TABLE 1: Sex differences in mean score and score variability averaged over four standardisations of the Differential Aptitude Tests (DAT) between 1947-1980 with students aged 14-18+ (Feingold, 1992)
Numerical Ability / .05 / 1.11
Mechanical Reasoning / .98 / 1.28
Space Relations / .24 / 1.21
Spelling / -.50 / 1.12
Verbal Reasoning / .05 / 0.96
Abstract Reasoning / .08 / 1.01
Language / -.43 / 0.99
Clerical speed and accuracy / -.03 / 0.94
The results do not reveal the substantial male advantage in ‘numerical ability’, or the female advantage in ‘verbal reasoning’, that might be expected from Maccoby & Jacklin’s (1974) conclusions, although the female advantage for ‘language’ and ‘spelling’, and the male advantage for ‘space relations’ are more congruent.

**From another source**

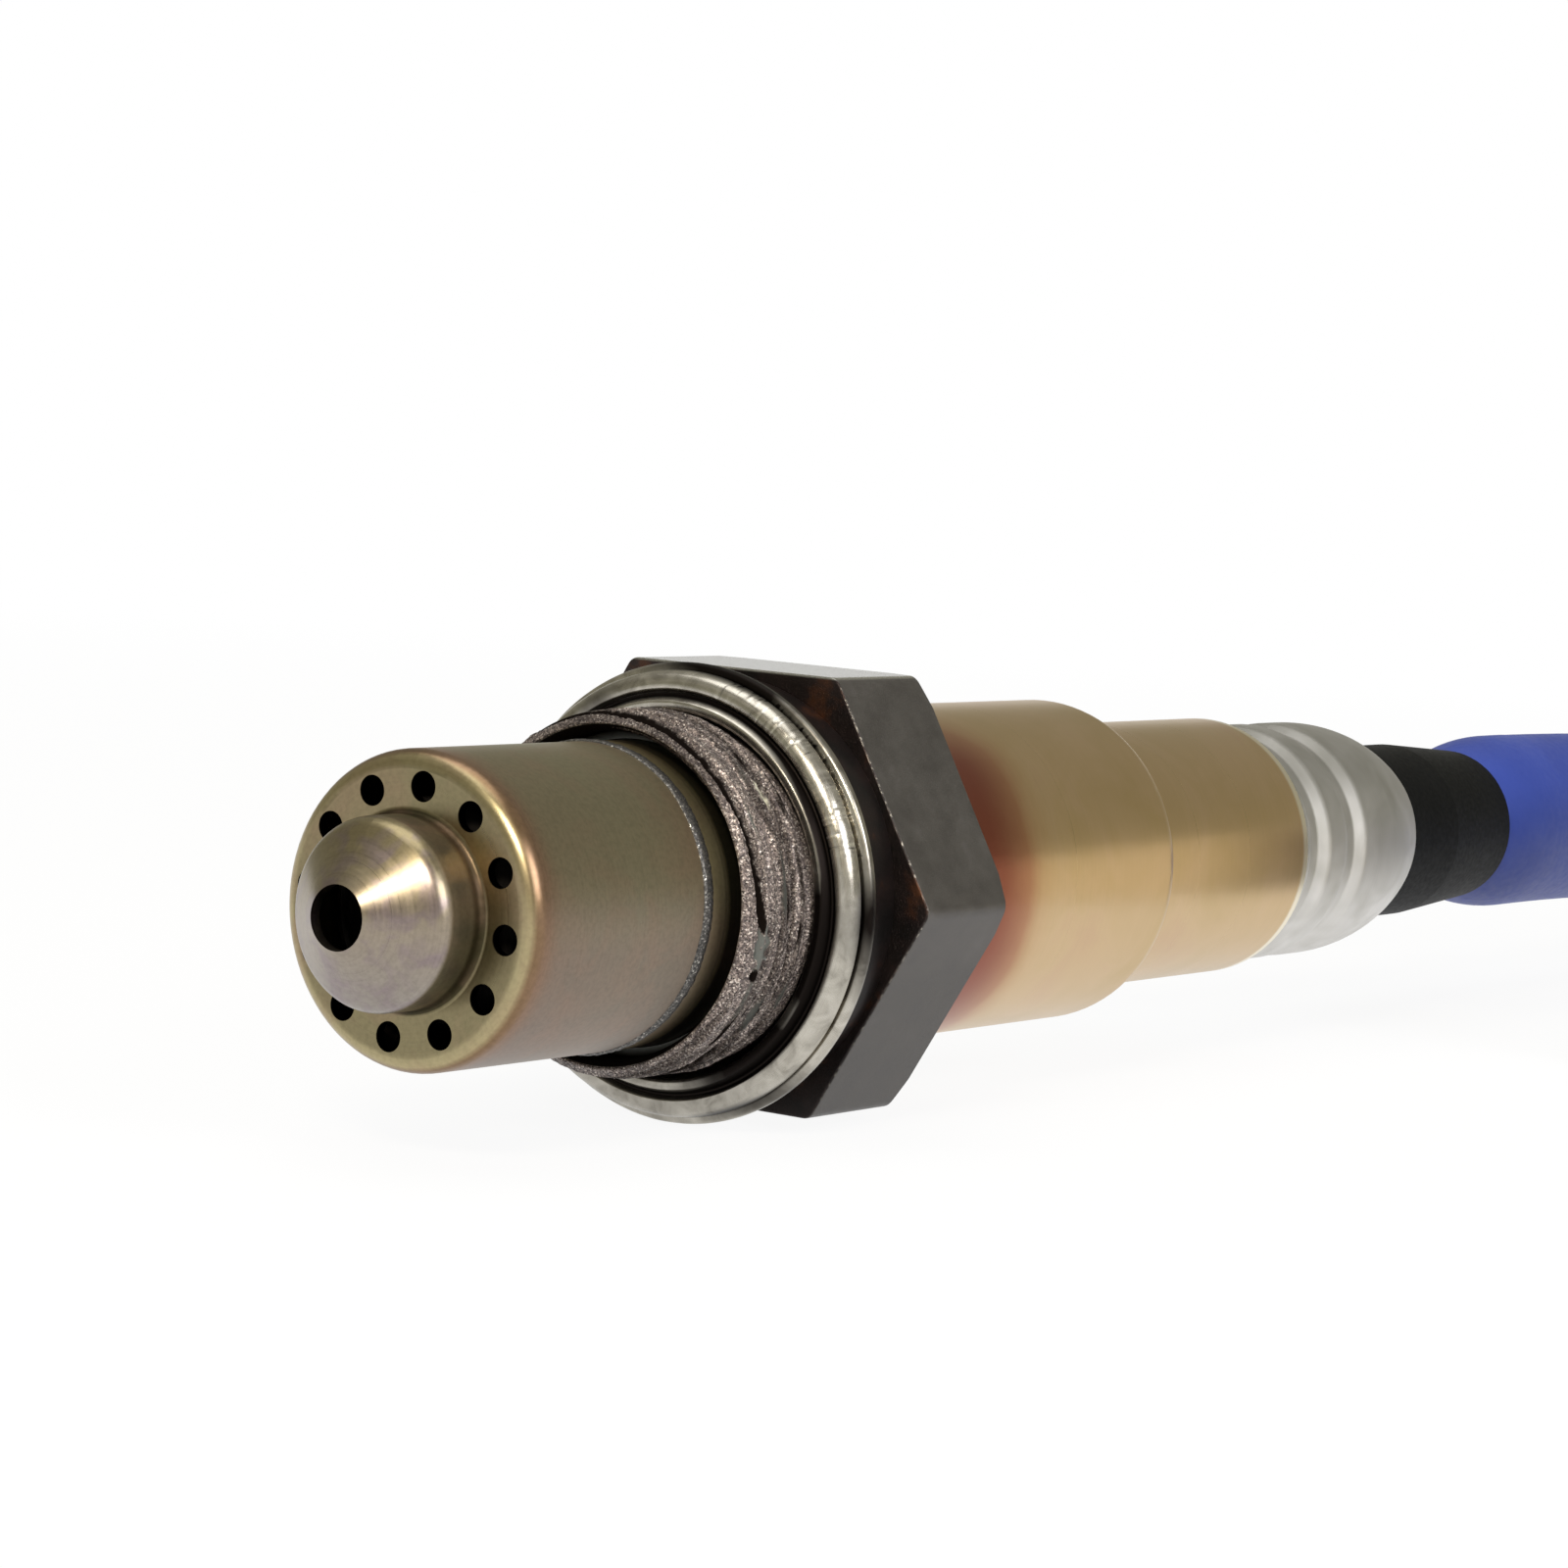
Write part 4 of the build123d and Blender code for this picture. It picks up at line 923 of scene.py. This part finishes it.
cone_cloud = ramp(tree, blotches(tree, place, 1.7, 2.0, 0.5), [(0.48, 0.0), (0.66, 0.6)])
tint = mix(tree, calc(tree, "MULTIPLY", cone_cloud, on_cone), tint, "#8f7f85")
tint = mix(tree, 0.4, tint, ramp(tree, drawing, [(0.25, 0.6), (0.75, 1.0)]), "MULTIPLY")
tint = mix(tree, 0.35, tint, ramp(tree, grain, [(0.3, 0.6), (0.6, 1.0)]), "MULTIPLY")

# Soot has blackened the walls of the gas holes and the inside
inside = fade(tree, distance, inner_wall_radius, inner_wall_radius - 0.2)
behind_face = fade(tree, along, face_x + 0.03, face_x + 0.09)
tint = mix(tree, calc(tree, "MULTIPLY", inside, behind_face), tint, "#14110f")

# The neck and the side are duller than the cone and the face
neck_dull = fade(tree, along, -22.3, -21.9, 0.0, 0.22)
neck_ends = fade(tree, along, -20.0, -19.8, 1.0, 0.0)
side_rough = fade(tree, along, -19.4, -18.8, 0.0, 0.12)
rough = calc(tree, "ADD", calc(tree, "MULTIPLY", neck_dull, neck_ends), side_rough)
satin = ramp(tree, drawing, [(0.25, 0.26), (0.75, 0.36)])
feed(tree, shader, {"Base Color": tint, "Metallic": 1.0,
                    "Roughness": calc(tree, "ADD", satin, rough)})
relief(tree, shader, drawing, 0.006, 0.15)
paint(["outer_protection_tube"], tube_tint)

soot, tree, shader = new_finish("steel_covered_in_soot")
place = object_place(tree)
feed(tree, shader, {
    "Base Color": ramp(tree, blotches(tree, place, 0.8), [(0.3, "#0c0b0a"), (0.75, "#1d1916")]),
    "Roughness": 0.95, "Specular IOR Level": 0.15})
paint(["inner_protection_tube"], soot)

weld_metal, tree, shader = new_finish("laser_weld_ripples")
place = object_place(tree)
spatter = blotches(tree, place, 0.12, 2.0)
feed(tree, shader, {
    "Base Color": ramp(tree, spatter, [(0.4, "#454443"), (0.62, "#6b6864"), (0.74, "#d8d4cc")]),
    "Metallic": 0.9, "Roughness": ramp(tree, spatter, [(0.4, 0.55), (0.7, 0.25)])})
weld_bead.data.materials.append(weld_metal)
print("tube finishes:", tube_tint.name, soot.name, weld_metal.name)

# %% Finish the sleeves
red_starts_x = 23.6
red_ends_x = 16.6
sleeve_end_x = 52.5
gold, tree, shader = new_finish("drawn_stainless_tempered_to_straw")
place, along, _ = axis_places(tree)
drawing = turned_rings(tree, along, along, 0.3)
cloud = blotches(tree, place, 6.0, 3.0, 0.6)
straw = ramp(tree, cloud, [(0.3, "#c9ae80"), (0.6, "#d1b58c"), (0.8, "#ceae8a")])
below_top = fade(tree, height_of(tree, place), 0.0096, 0.0062)
red_place = calc(tree, "ADD", along, calc(tree, "MULTIPLY_ADD", cloud, 1.4, -0.7))
red_zone = fade(tree, red_place, red_starts_x, red_ends_x)
red_amount = calc(tree, "MULTIPLY", red_zone, below_top)
red_tones = ramp(tree, red_amount, [(0.0, "#c9a67a"), (0.5, "#b28260"), (1.0, "#8f4f3c")])
straw = mix(tree, ramp(tree, red_amount, [(0.0, 0.0), (0.5, 1.0)]), straw, red_tones)
bright_end = fade(tree, along, sleeve_end_x - 0.75, sleeve_end_x - 0.45)
straw = mix(tree, bright_end, straw, "#f3ead4")
straw = mix(tree, 0.12, straw, ramp(tree, drawing, [(0.25, 0.6), (0.75, 1.0)]), "MULTIPLY")
feed(tree, shader, {"Base Color": straw, "Metallic": 1.0,
                    "Roughness": ramp(tree, drawing, [(0.25, 0.27), (0.75, 0.32)])})
relief(tree, shader, drawing, 0.002, 0.05)
paint(["protective_sleeve"], gold)

bright, tree, shader = new_finish("drawn_stainless_bright")
place, along, _ = axis_places(tree)
drawing = turned_rings(tree, along, along, 0.3)
cloud = blotches(tree, place, 3.5, 2.0, 0.5)
silver = ramp(tree, cloud, [(0.3, "#c9c7c1"), (0.7, "#e4e2df")])
dusty = fade(tree, height_of(tree, place), -0.004, 0.0055, 0.0, 0.5)
silver = mix(tree, dusty, silver, "#5f5f58")
silver = mix(tree, 0.2, silver, ramp(tree, drawing, [(0.25, 0.6), (0.75, 1.0)]), "MULTIPLY")
feed(tree, shader, {"Base Color": silver, "Metallic": 1.0,
                    "Roughness": ramp(tree, drawing, [(0.25, 0.5), (0.75, 0.58)])})
relief(tree, shader, drawing, 0.004, 0.08)
paint(["crimp_sleeve"], bright)
print("sleeve finishes:", gold.name, bright.name)

# %% [markdown]
# ## Rubber and silicone
# The grommet is moulded black rubber, matt with a faint bloom. The hose is extruded silicone, which
# is smooth and soft in gloss. Both get fine moulding grain and slow changes of tone, because a
# rubber surface is never one flat colour.

# %% Finish the grommet, the hose and the seal
def moulded(name, tones, gloss, sizes, depth, strength, specular=0.5):
    """A moulded, extruded or fired piece. tones and gloss are the stops of ramps, and sizes are
    those of the marks in its tone, in its gloss and in its grain, in mm."""
    material, tree, shader = new_finish(name)
    place = object_place(tree)
    tone_marks, gloss_marks, grain = [blotches(tree, place, size) for size in sizes]
    feed(tree, shader, {"Base Color": ramp(tree, tone_marks, tones),
                        "Roughness": ramp(tree, gloss_marks, gloss),
                        "Specular IOR Level": specular})
    relief(tree, shader, grain, depth, strength)
    return material


rubber = moulded("moulded_black_rubber", [(0.3, "#030405"), (0.75, "#08090b")],
                 [(0.3, 0.5), (0.7, 0.62)], (3.0, 0.3, 0.2), 0.02, 0.2, specular=0.1)
paint(["cable_grommet"], rubber)
silicone = moulded("extruded_blue_silicone", [(0.3, "#243a8e"), (0.7, "#2f469f")],
                   [(0.3, 0.42), (0.7, 0.55)], (9.0, 0.5, 0.35), 0.015, 0.2)
blue_hose.data.materials.append(silicone)
hose_cuff.data.materials.append(silicone)

seal, tree, shader = new_finish("moulded_silicone_seal")
place = object_place(tree)
feed(tree, shader, {
    "Base Color": ramp(tree, blotches(tree, place, 1.5), [(0.3, "#8a4a30"), (0.7, "#a25c3e")]),
    "Roughness": 0.5})
relief(tree, shader, blotches(tree, place, 0.2), 0.01, 0.2)
paint(["wire_seal"], seal)
print("rubber finishes:", rubber.name, silicone.name, seal.name)

# %% [markdown]
# ## The plug and the inner pieces
# The photograph stops just behind the grommet, so the plug has the finish that such plugs have:
# glass filled nylon, moulded in tools that were eroded to a fine matt grain. The pieces inside the
# metal are fired ceramic, pressed talc, spring steel and the plated contacts. Nobody sees them
# unless the sensor is taken apart, but each still gets the finish of its real material.

# %% Finish plastics and ceramics
# Per finish: its nodes, its name, a dark and a light tone, its roughness and the size of its grain
moulded_pieces = [
    (["plug_housing", "plug_rear_cap"],
     ("moulded_natural_nylon", "#d2cfc4", "#d9d6cc", 0.48, 0.25)),
    (["pin_carrier"], ("moulded_grey_nylon", "#6a6b6d", "#7a7b7d", 0.5, 0.25)),
    (["lock_slide"], ("moulded_red_nylon", "#7f2318", "#93301f", 0.46, 0.25)),
    (["sensing_element"], ("fired_zirconia", "#d2cfc4", "#e2dfd3", 0.55, 0.1)),
    (["front_ceramic_bush", "rear_ceramic_bush", "contact_holder_upper", "contact_holder_lower",
      "trim_resistor"], ("fired_steatite", "#d6d0c0", "#e6e1d2", 0.6, 0.15)),
    (["talc_seal"], ("pressed_talc", "#b3b1aa", "#c6c4bd", 0.85, 0.12)),
]
wire_tones = [("black", "#101010", "#1a1a1a"), ("red", "#8f1d16", "#a02a20"),
              ("yellow", "#c49a1a", "#d2aa2c"), ("white", "#d4d3cc", "#e4e3dd"),
              ("grey", "#6d6e70", "#7e7f81")]
for number, (colour, dark, light) in enumerate(wire_tones, 1):
    names = [f"wire_{number}"] + (["plug_leads"] if colour == "white" else [])
    moulded_pieces.append((names, (f"extruded_insulation_{colour}", dark, light, 0.4, 0.3)))
for names, (name, dark, light, roughness, grain) in moulded_pieces:
    gloss = [(0.3, roughness), (0.7, roughness + 0.1)]
    paint(names, moulded(name, [(0.3, dark), (0.7, light)], gloss, (2.5, 0.5, grain), 0.02, 0.3))
print("moulded and fired finishes:", len(moulded_pieces))

# %% Finish springs and contacts
def rolled(name, dark, light, roughness):
    """Rolled or plated strip: a full metal with soft streaks in its tone and gloss."""
    material, tree, shader = new_finish(name)
    _, along, distance = axis_places(tree)
    rolling = turned_rings(tree, along, distance, 0.15)
    feed(tree, shader, {
        "Base Color": ramp(tree, rolling, [(0.3, dark), (0.7, light)]),
        "Roughness": ramp(tree, rolling, [(0.3, roughness), (0.7, roughness + 0.12)]),
        "Metallic": 1.0})
    relief(tree, shader, rolling, 0.004, 0.2)
    return material


paint(["clamp_ring", "holder_spring"], rolled("rolled_spring_steel", "#8d8a84", "#a9a69f", 0.3))
paint([f"contact_{number}" for number in range(1, 6)],
      rolled("nickel_plated_strip", "#bdb8aa", "#d3cfc3", 0.22))
paint([f"plug_pin_{number}" for number in range(1, 7)],
      rolled("tinned_brass_pin", "#bcb8ae", "#d4d1c8", 0.25))
print("nodes without a finish of their own:", sorted(set(nodes) - finished))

A paper by Hedges & Nowell (1995) is also particularly robust in terms of sample size and representativeness. They performed a secondary analysis of six large US national datasets collected between 1960 and 1992. The datasets involved people from age 15 to early twenties and all were based on large national probability samples. They conclude that females exhibited a slight tendency to perform better on tests of reading comprehension, perceptual speed and associative memory, and males tended to perform better on tests of mathematics and social studies. However with the exception of the male advantage on the vocational aptitude scales the effect sizes were relatively small, less than d=0.2.

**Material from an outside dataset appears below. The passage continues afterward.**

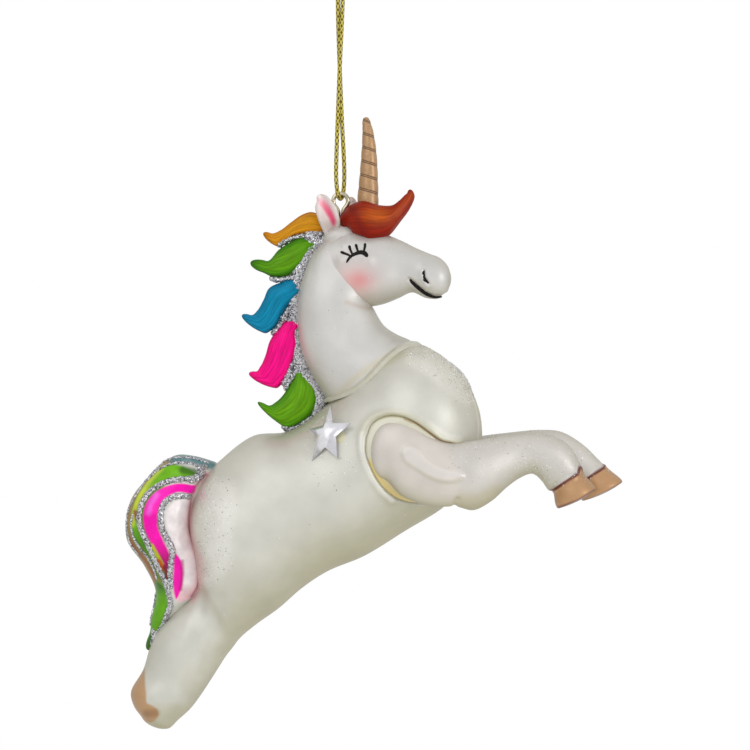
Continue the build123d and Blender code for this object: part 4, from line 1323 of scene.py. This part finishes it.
# %% [markdown]
# ## Studio
# The photograph was lit in a white tent, with more light from above. The world is a pale dome that darkens
# downwards. One soft key light in front gives the highlights on chest and haunch, and a small one fills the
# side.

# %% Studio
world = bpy.data.worlds.new("white_tent")
bpy.context.scene.world = world
world.use_nodes = True
tree = world.node_tree
dome = tree.nodes["Background"]
where = add(tree, "ShaderNodeTexCoord")
axes = add(tree, "ShaderNodeSeparateXYZ", links={0: where.outputs["Generated"]})
dome_span = {"From Min": -0.7, "From Max": 0.6, "To Min": 0.44, "To Max": 0.82}
light = add(tree, "ShaderNodeMapRange", dome_span, {"Value": axes.outputs["Z"]})
seen = add(tree, "ShaderNodeLightPath")
both = add(tree, "ShaderNodeMix", {3: 1.0}, {0: seen.outputs["Is Camera Ray"], 2: light.outputs["Result"]})
dome.inputs["Color"].default_value = (1, 1, 1, 1)
tree.links.new(both.outputs[0], dome.inputs["Strength"])


def softbox(name, place, size, power):
    """A square area light that looks at the figure."""
    data = bpy.data.lights.new(name, "AREA")
    data.size, data.energy = size, power
    lamp = link(bpy.data.objects.new(name, data))
    lamp.location = place
    away = np.array(place) - aim
    flat = math.hypot(away[0], away[1])
    lamp.rotation_euler = (math.atan2(flat, away[2]), 0, math.atan2(away[1], away[0]) + math.pi / 2)


aim = np.array([0.0, 0.0, -0.11])
softbox("key", (-0.35, -0.7, 0.35), 0.7, 1.5)
softbox("fill", (0.75, -0.5, 0.02), 0.35, 1.6)
bpy.context.scene.view_settings.view_transform = "Standard"

floor_radius, floor_level, floor_corners = 0.8, -0.27, 96
floor_mesh = bpy.data.meshes.new("floor")
turn = turns(floor_corners)
rim = np.stack([floor_radius * np.cos(turn), floor_radius * np.sin(turn), 0 * turn + floor_level], axis=-1)
floor_mesh.from_pydata(rim.tolist(), [], [list(range(floor_corners))])
floor = link(bpy.data.objects.new("floor", floor_mesh))
paper, tree, shader = finish("matt_paper_floor", Roughness=0.9)
shader.inputs["Base Color"].default_value = rgba("F4F4F2")
floor_mesh.materials.append(paper)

Sex differences in variability in test scores
The majority of studies have only considered sex differences in mean scores. However, in an often overlooked aspect of their review, Macoby & Jacklin (1974) also concluded that males were more variable than females in mathematical and spatial abilities, although the sexes were equally variable in verbal ability. Feingold (1992) analysed the results for the national standardisations of the DAT, the SAT, the WAIS and the California Achievement tests. Males tended to be more variable than females in general knowledge, mechanical reasoning, quantitative ability, spatial visualisation and spelling. There was little difference in variability for most verbal tests, short-term memory, non-verbal reasoning and perceptual speed (see Table 1 for DAT results). Hedges & Nowell (1995) reported that males had greater variance than females in all but two of the areas they considered, typically in the order of 3%-15% greater variability in boys scores than in girls scores. Cole (1997) also reports greater variability in boys scores on many of the tests analysed. For example, at age 17 males outnumbered females in the top 10% on maths tests by 1.5 to 1, and in science by 2 to 1.

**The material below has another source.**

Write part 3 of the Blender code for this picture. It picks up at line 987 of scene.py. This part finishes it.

Sex differences in the spread or variability are important because they help to explain why males outnumber females among high scoring individuals in tests that show only a small male advantage in mean score (Feingold, 1992; Hedge & Nowell, 1995). The obverse was also true: in Hedges & Nowell’s (1995) study boys outnumbered girls in the bottom 10% for those tests with a small female advantage in mean score (e.g., reading comprehension, perceptual speed and associative memory).
Trends over time
Hyde & Linn (1988) in their meta-analysis of sex differences in verbal ability report a mean effect size of 0.23 (favouring girls) for studies conducted before 1973, but a mean effect size of only 0.10 for studies completed from 1973 onwards. Similarly for mathematics, Hyde et al. (1990) report a mean effect size for studies published prior to 1973 of 0.31 (favouring boys), but only 0.14 for the studies completed from 1974 onwards.
Other studies relate to attainment rather than reasoning tests, but suggest a similar trend. Hedges & Nowell (1995) based their assessment of time trends on the US National Assessment of Educational Progress (NAEP) data for 17 year old students, which consists of tests of reading, writing, mathematics and science, similar in its curriculum focus to the England National Curriculum testing programme. They suggest that the small sex differences favouring males in mathematics and science scores appear to have narrowed slightly, but that the relatively large sex differences favouring girls in reading and writing have not, over the period 1971-1992. Cole (1997) also reports analysis of a nationally representative sample of US 15 year olds (Project Talent) revealing an effect size for science reducing the male advantage from about d=0.60 to under d=0.20 from 1960 to 1990, with mathematics showing a similar reduction from d=0.45 to d=0.10. However females sustained their advantage in writing from 1960 to 1990 at approximately d=0.40.
Studies in the UK
It is interesting that the large meta-analyses undertaken by Hyde & Linn (1988) and Hyde et. al. (1990) specifically excluded all studies from outside the US. UK and other national studies are important because results found in the US are not consistently replicated in other countries (Feingold, 1994). However very few studies have been completed in the UK that meet the stringent methodological criteria of large and nationally representative samples. Deary, Thorpe, Wilson, Starr & Whalley (2003) report an analysis of the Moray House Verbal Reasoning test completed at age 11 by all Scottish school pupils as part of the 1932 Scottish Mental Survey. They report no overall sex difference in mean IQ score. However there was greater variability among boys scores, such that boys were over-represented relative to girls at both the highest and lowest scores.
Strengths of the current study
It is important that the abilities assessed in studies are clearly defined. For example, Hyde & Linn (1988) note in their meta-analysis that “ ’verbal ability’ has been used as a category to include everything from quality of speech in two year-olds, to performance on the Peabody Picture Vocabulary Test (PPVT) at age 5 years, to essay writing by high school students, to solutions to anagrams and analogies”. Similarly, ‘mathematical ability’ has referred to varied measures such as computation, concepts or problem solving (Hyde et. al. 1990; Cole 1997). Many of the measures reported by Hedges & Nowell (1995) do not focus on reasoning abilities at all, but rather on vocational aptitude (mechanical reasoning, electronic information, auto & shop information) or schools subjects such as science, mathematics and social studies. Performance in these areas may be strongly affected by differential male-female educational experience such as different subject choices and by differential drop-out from school after the compulsory years, particularly for the older students (age 16+) who form the majority of the populations in their study.